Tinder’s report-and-ban policy may be helpful in cases of spam or malice, but it’s clear regular users are getting swept up in the process. While reports are apparently reviewed by humans instead of bots, wrongful bans that appear to be triggered by spiteful users are still happening. Some, like those Mashable spoke to, did nothing except advocate for human rights. Others, like trans users, apparently did nothing but exist on the app.
Tinder insists that safety is a priority, but is it safe if the marginalized — and those fighting for them — are booted just because other users don’t want them there or dislike their views? Further, is it really a priority for the company if Tinder’s way of dealing with the problem is sending everyone to a generic email address?

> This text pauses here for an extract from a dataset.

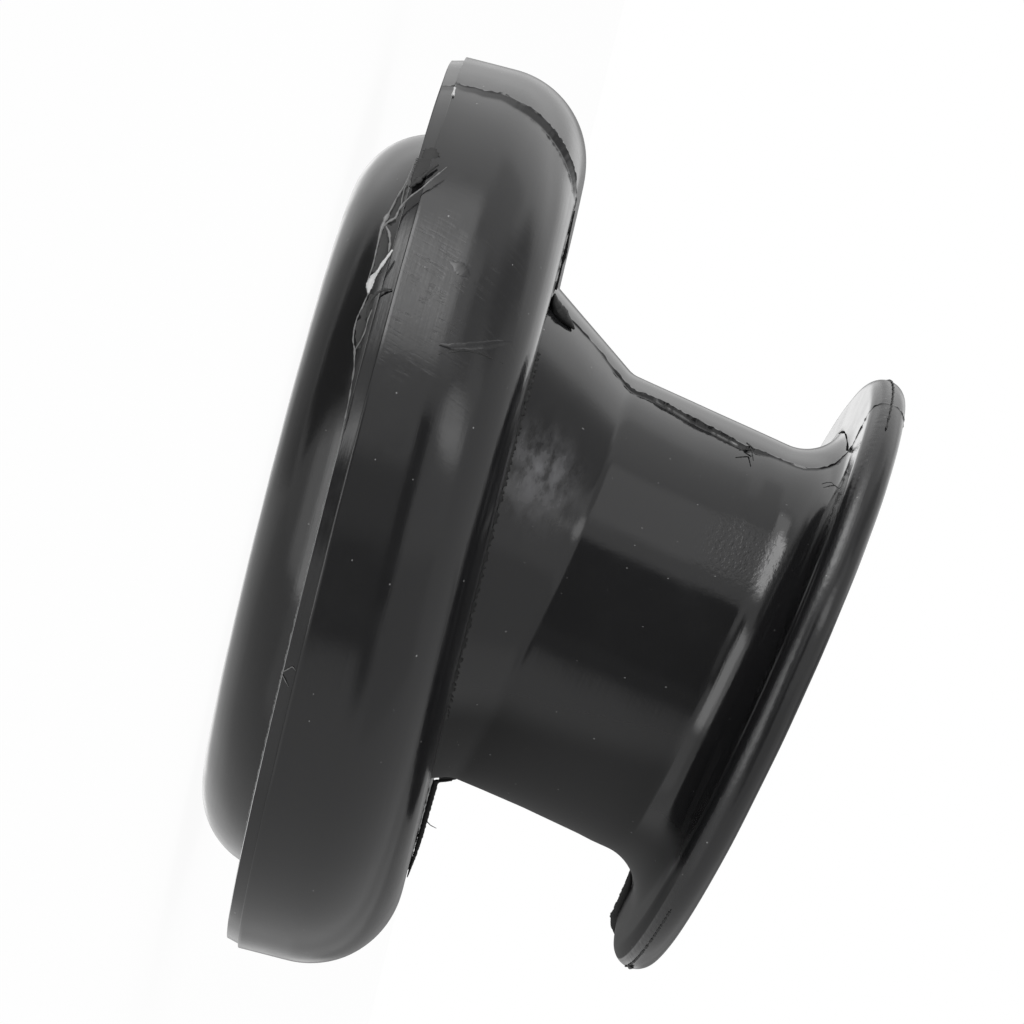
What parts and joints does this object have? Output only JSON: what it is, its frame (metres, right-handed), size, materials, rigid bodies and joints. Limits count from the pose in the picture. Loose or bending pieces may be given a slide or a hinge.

Holcomb believes Tinder’s model is dangerous. “Tinder must address immediately if they want to be seen as a friendly environment for women/femmes,” she said. “Right now, their piss-poor protocols allow angry men to run the show … infuriating, yes, but painfully predictable for anyone who’s been a woman long enough.”
While men, of course, may not be the only users doing this kind of punitive reporting that results in others getting kicked off the platform, Tinder doesn’t release any information on its process, so there’s no way to know for sure.
Of the eight users we spoke to, at publication time, only Holcomb and one other anonymous user had had their accounts reinstated. Both Goulart and Violet want the dating app to make a public statement taking accountability and explaining the bans, as well as reinstating everyone’s accounts.
“We have one voice and should be able to use that freely,” said Goulart. “Seeing the true colors about how they [Tinder] feel towards BLM really upsets me especially because it is supposed to be all inclusive and that does not say all inclusive to me.”